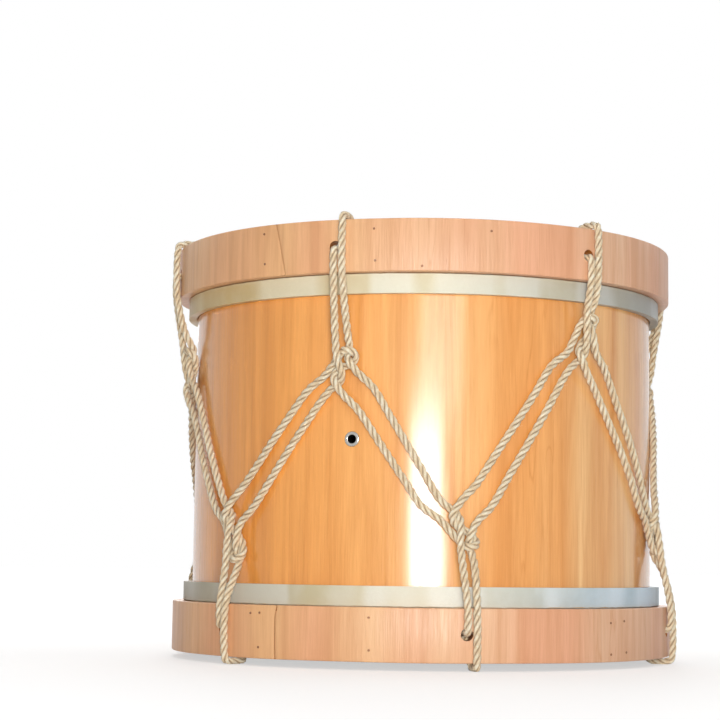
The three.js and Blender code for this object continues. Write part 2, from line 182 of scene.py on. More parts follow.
def new_group(name, inputs, outputs):
    """An empty shader group with these named inputs, each (name, kind, value), and outputs."""
    group = bpy.data.node_groups.new(name, "ShaderNodeTree")
    for label, kind, value in inputs:
        socket = group.interface.new_socket(label, in_out="INPUT", socket_type=kind)
        socket.default_value = value
    for label, kind in outputs:
        group.interface.new_socket(label, in_out="OUTPUT", socket_type=kind)
    return group, group.nodes.new("NodeGroupInput"), group.nodes.new("NodeGroupOutput")


def feed(tree, socket, value):
    """Gives a socket a plain value, or links another socket to it."""
    if isinstance(value, bpy.types.NodeSocket):
        tree.links.new(value, socket)
    else:
        socket.default_value = value


def object_place(tree):
    """Where each point of the piece lies, so that a pattern keeps its place on the piece."""
    return tree.nodes.new("ShaderNodeTexCoord").outputs["Object"]


def stretched(tree, vector, scale):
    """The vector scaled on each axis: a pattern is drawn out where the scale is small."""
    node = tree.nodes.new("ShaderNodeMapping")
    node.inputs["Scale"].default_value = scale
    tree.links.new(vector, node.inputs["Vector"])
    return node.outputs["Vector"]


def split(tree, vector):
    node = tree.nodes.new("ShaderNodeSeparateXYZ")
    tree.links.new(vector, node.inputs[0])
    return list(node.outputs)


def math_node(tree, operation, first, second=None):
    node = tree.nodes.new("ShaderNodeMath")
    node.operation = operation
    feed(tree, node.inputs[0], first)
    if second is not None:
        feed(tree, node.inputs[1], second)
    return node.outputs[0]


def times(tree, first, second):
    return math_node(tree, "MULTIPLY", first, second)


def mixed(tree, share, first, second):
    """A colour between two others, each a colour or a socket."""
    node = tree.nodes.new("ShaderNodeMix")
    node.data_type = "RGBA"
    share_socket, first_colour, second_colour = 0, 6, 7
    feed(tree, node.inputs[share_socket], share)
    feed(tree, node.inputs[first_colour], first)
    feed(tree, node.inputs[second_colour], second)
    return node.outputs[2]


def spread(tree, value, low, high):
    """Stretches the part of a value between low and high to 0 to 1."""
    node = tree.nodes.new("ShaderNodeMapRange")
    tree.links.new(value, node.inputs["Value"])
    node.inputs["From Min"].default_value = low
    node.inputs["From Max"].default_value = high
    return node.outputs[0]


def noise_node(tree, vector, scale, detail=3.0, roughness=0.5, distortion=0.0):
    node = tree.nodes.new("ShaderNodeTexNoise")
    tree.links.new(vector, node.inputs["Vector"])
    feed(tree, node.inputs["Scale"], scale)
    node.inputs["Detail"].default_value = detail
    node.inputs["Roughness"].default_value = roughness
    node.inputs["Distortion"].default_value = distortion
    return node.outputs["Fac"]


def noise_mask(tree, vector, scale, low, high, **kind):
    """A mask from a noise: 0 where the noise is under low, and 1 where it is over high."""
    return spread(tree, noise_node(tree, vector, scale, **kind), low, high)


def set_gloss(tree, shader, mask, glossiest, dullest):
    """Lets a mask carry the surface from its glossiest to its dullest roughness."""
    node = tree.nodes.new("ShaderNodeMapRange")
    node.inputs["To Min"].default_value = glossiest
    node.inputs["To Max"].default_value = dullest
    tree.links.new(mask, node.inputs["Value"])
    tree.links.new(node.outputs[0], shader.inputs["Roughness"])


def set_relief(tree, shader, height, strength, depth):
    node = tree.nodes.new("ShaderNodeBump")
    node.inputs["Strength"].default_value = strength
    node.inputs["Distance"].default_value = depth
    tree.links.new(height, node.inputs["Height"])
    tree.links.new(node.outputs["Normal"], shader.inputs["Normal"])


# Wood with its grain running upright: broad bands of tone, streaks along them and fine fibres, and
# now and then a fleck or a wandering vein.
wood_grain, grain_in, grain_out = new_group(
    "wood_grain",
    [
        ("Vector", "NodeSocketVector", (0, 0, 0)),
        ("Light", "NodeSocketColor", honey),
        ("Dark", "NodeSocketColor", amber),
        ("Tint", "NodeSocketColor", red_amber),
        ("Streaks", "NodeSocketFloat", 60.0),
        ("Contrast", "NodeSocketFloat", 1.0),
    ],
    [("Color", "NodeSocketColor"), ("Height", "NodeSocketFloat"), ("Fibre", "NodeSocketFloat")],
)
long_grain = stretched(wood_grain, grain_in.outputs["Vector"], (1, 1, 0.045))
short_grain = stretched(wood_grain, grain_in.outputs["Vector"], (1, 1, 0.08))
streak_scale = grain_in.outputs["Streaks"]
fibres_per_streak = 9.0
fibre_scale = times(wood_grain, streak_scale, fibres_per_streak)
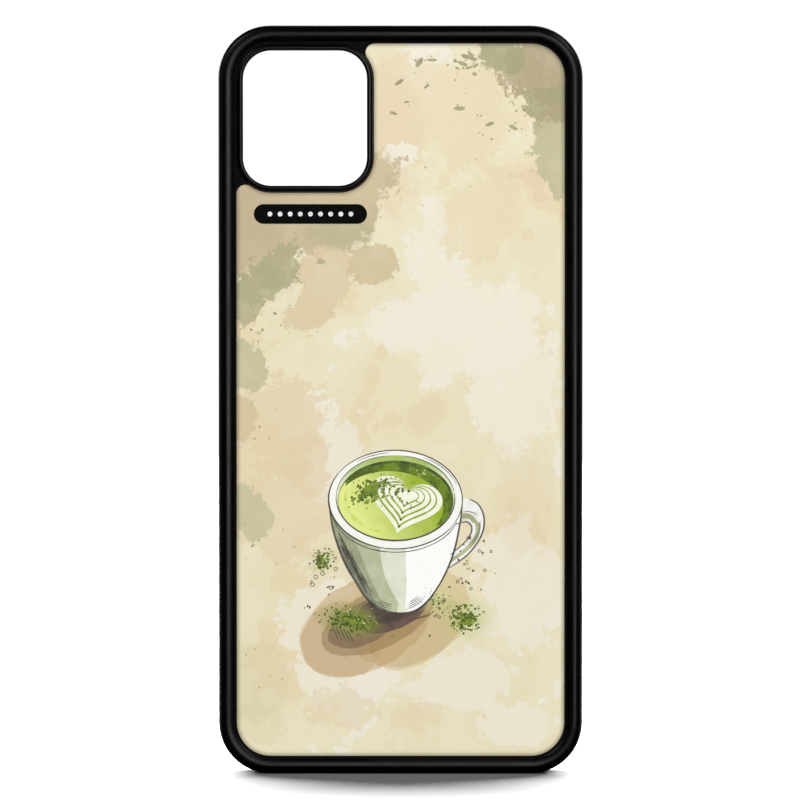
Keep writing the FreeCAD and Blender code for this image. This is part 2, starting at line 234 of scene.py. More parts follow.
def soft_plastic(name, colour, worn_colour, roughness, specular, grain, matte_depth=None):
    """Satin moulded plastic: fine spark-eroded grain, faint flow marks, the polish of hands and hairline
    scratches. A flat that lies at the matte depth along Y is left as coarse as the tool made it."""
    shader = Shader(name, Metallic=0.0, Specular_IOR_Level=specular)
    flow, _ = shader.noise(14, detail=3)
    fine, _ = shader.noise(grain, detail=6, roughness=0.65)
    stretched = shader.vector("MULTIPLY", shader.place, (1.0, 1.0, 0.04))
    scratch, _ = shader.noise(0.12, detail=2, place=stretched, shift=(3.1, 0.7, 9.2))
    scratched = shader.between(scratch, 0.70, 0.78)
    tone = shader.between(flow, 0.35, 0.65, 0.0, 0.6)
    speckle = shader.between(fine, 0.62, 0.74, 0.0, 0.35)
    colour_node = shader.mix(tone, linear(colour), linear(worn_colour))
    shader.set("Base Color", shader.mix(speckle, colour_node, linear(worn_colour)))
    polish = shader.between(flow, 0.3, 0.7, roughness - 0.05, roughness + 0.06)
    rough = shader.math("ADD", polish, shader.math("MULTIPLY", scratched, 0.08))
    if matte_depth is not None:
        away = shader.math("ABSOLUTE", shader.math("SUBTRACT", shader.axis("Y"), matte_depth))
        rough = shader.math("ADD", rough, shader.between(away, 0.02, 0.06, 0.5, 0.0), clamp=True)
    shader.set("Roughness", rough)
    grain_bump = shader.bump(fine, 0.004)
    shader.set("Normal", shader.bump(scratched, -0.002, grain_bump))
    return shader.material


def brushed_metal(name):
    """Bare aluminium, as rolled: fine lines along the sheet, and small dull patches."""
    shader = Shader(name, Metallic=1.0)
    lined = shader.vector("MULTIPLY", shader.place, (1.0, 1.0, 0.02))
    lines, _ = shader.noise(0.10, detail=3, place=lined)
    cloud, _ = shader.noise(6, detail=4)
    bright = shader.mix(lines, linear("C9CACC"), linear("E4E5E6"))
    shader.set("Base Color", shader.mix(shader.between(cloud, 0.45, 0.7, 0, 0.4), bright, linear("B4B5B8")))
    shader.set("Roughness", shader.between(lines, 0.2, 0.8, 0.28, 0.45))
    shader.set("Normal", shader.bump(lines, 0.002))
    return shader.material


def adhesive_film(name):
    """Milky double-sided sheet with fine bubbles."""
    shader = Shader(name, Roughness=0.55)
    bubbles = shader.cells(0.8)
    cloud, _ = shader.noise(3, detail=4)
    milky = shader.mix(cloud, linear("DEDBCF"), linear("EFEDE6"))
    shader.set("Base Color", shader.mix(shader.between(bubbles, 0.0, 0.15, 0.3, 0), milky, linear("C8C4B4")))
    shader.set("Normal", shader.bump(bubbles, 0.01))
    return shader.material


# The ground's base: flat tones that step from one to the next as broad noise rises.
GROUND_STEPS = [
    (0.00, CREAM),
    (0.405, CREAM),
    (0.415, PALE_LIME),
    (0.50, PALE_LIME),
    (0.51, "EAE0BF"),
    (0.57, "EAE0BF"),
    (0.58, BEIGE),
    (0.64, BEIGE),
    (0.655, BLUSH),
]

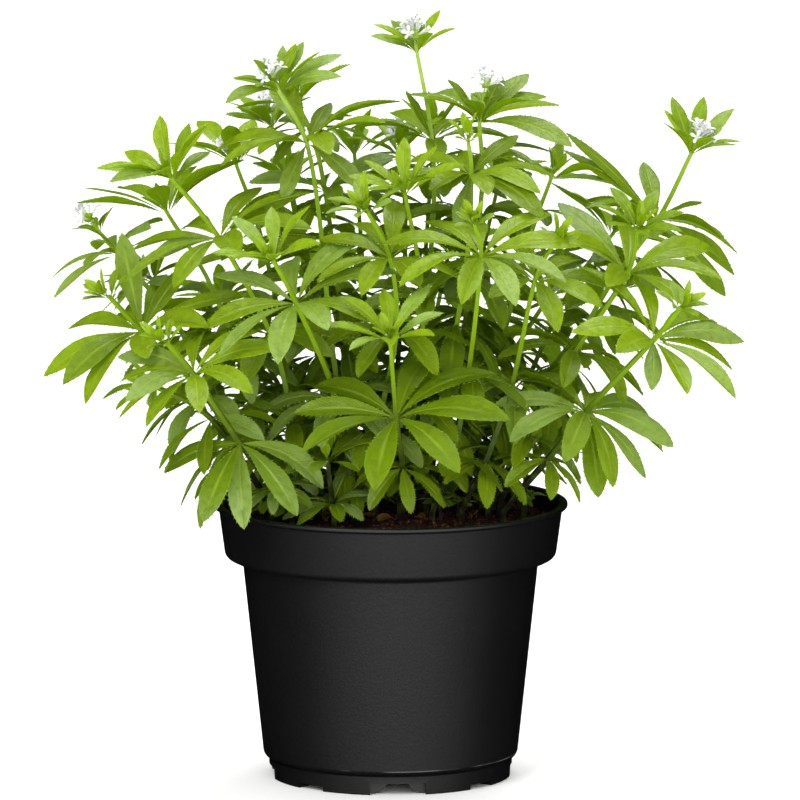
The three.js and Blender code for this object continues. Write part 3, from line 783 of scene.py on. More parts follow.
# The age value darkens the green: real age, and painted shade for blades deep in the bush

_ _ _ _ _ _ _

◆ Aim of the exercise
Repeat the entries above exactly, beginning at their first line and ending with the line that contains "return list(node.outputs)", with nothing added.

◆ Result of the task
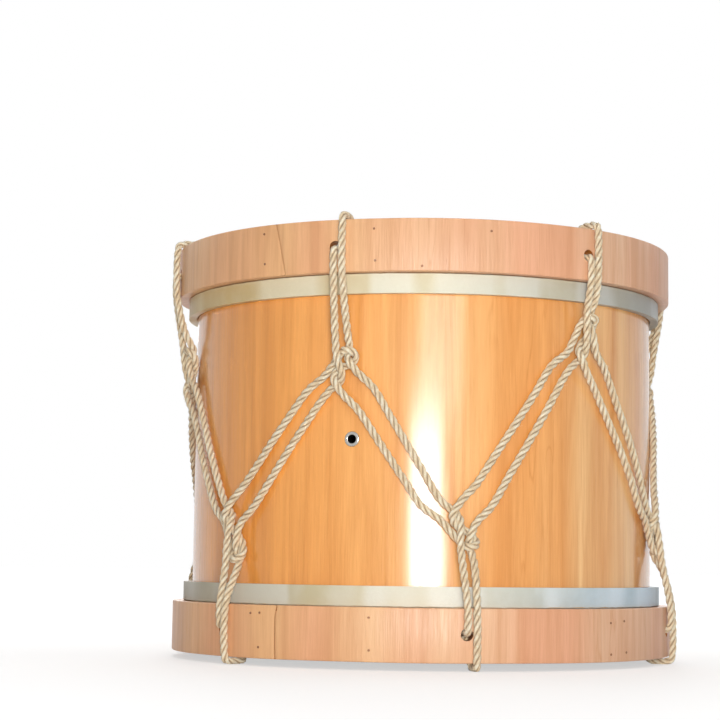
The three.js and Blender code for this object continues. Write part 2, from line 182 of scene.py on. More parts follow.
def new_group(name, inputs, outputs):
    """An empty shader group with these named inputs, each (name, kind, value), and outputs."""
    group = bpy.data.node_groups.new(name, "ShaderNodeTree")
    for label, kind, value in inputs:
        socket = group.interface.new_socket(label, in_out="INPUT", socket_type=kind)
        socket.default_value = value
    for label, kind in outputs:
        group.interface.new_socket(label, in_out="OUTPUT", socket_type=kind)
    return group, group.nodes.new("NodeGroupInput"), group.nodes.new("NodeGroupOutput")


def feed(tree, socket, value):
    """Gives a socket a plain value, or links another socket to it."""
    if isinstance(value, bpy.types.NodeSocket):
        tree.links.new(value, socket)
    else:
        socket.default_value = value


def object_place(tree):
    """Where each point of the piece lies, so that a pattern keeps its place on the piece."""
    return tree.nodes.new("ShaderNodeTexCoord").outputs["Object"]


def stretched(tree, vector, scale):
    """The vector scaled on each axis: a pattern is drawn out where the scale is small."""
    node = tree.nodes.new("ShaderNodeMapping")
    node.inputs["Scale"].default_value = scale
    tree.links.new(vector, node.inputs["Vector"])
    return node.outputs["Vector"]


def split(tree, vector):
    node = tree.nodes.new("ShaderNodeSeparateXYZ")
    tree.links.new(vector, node.inputs[0])
    return list(node.outputs)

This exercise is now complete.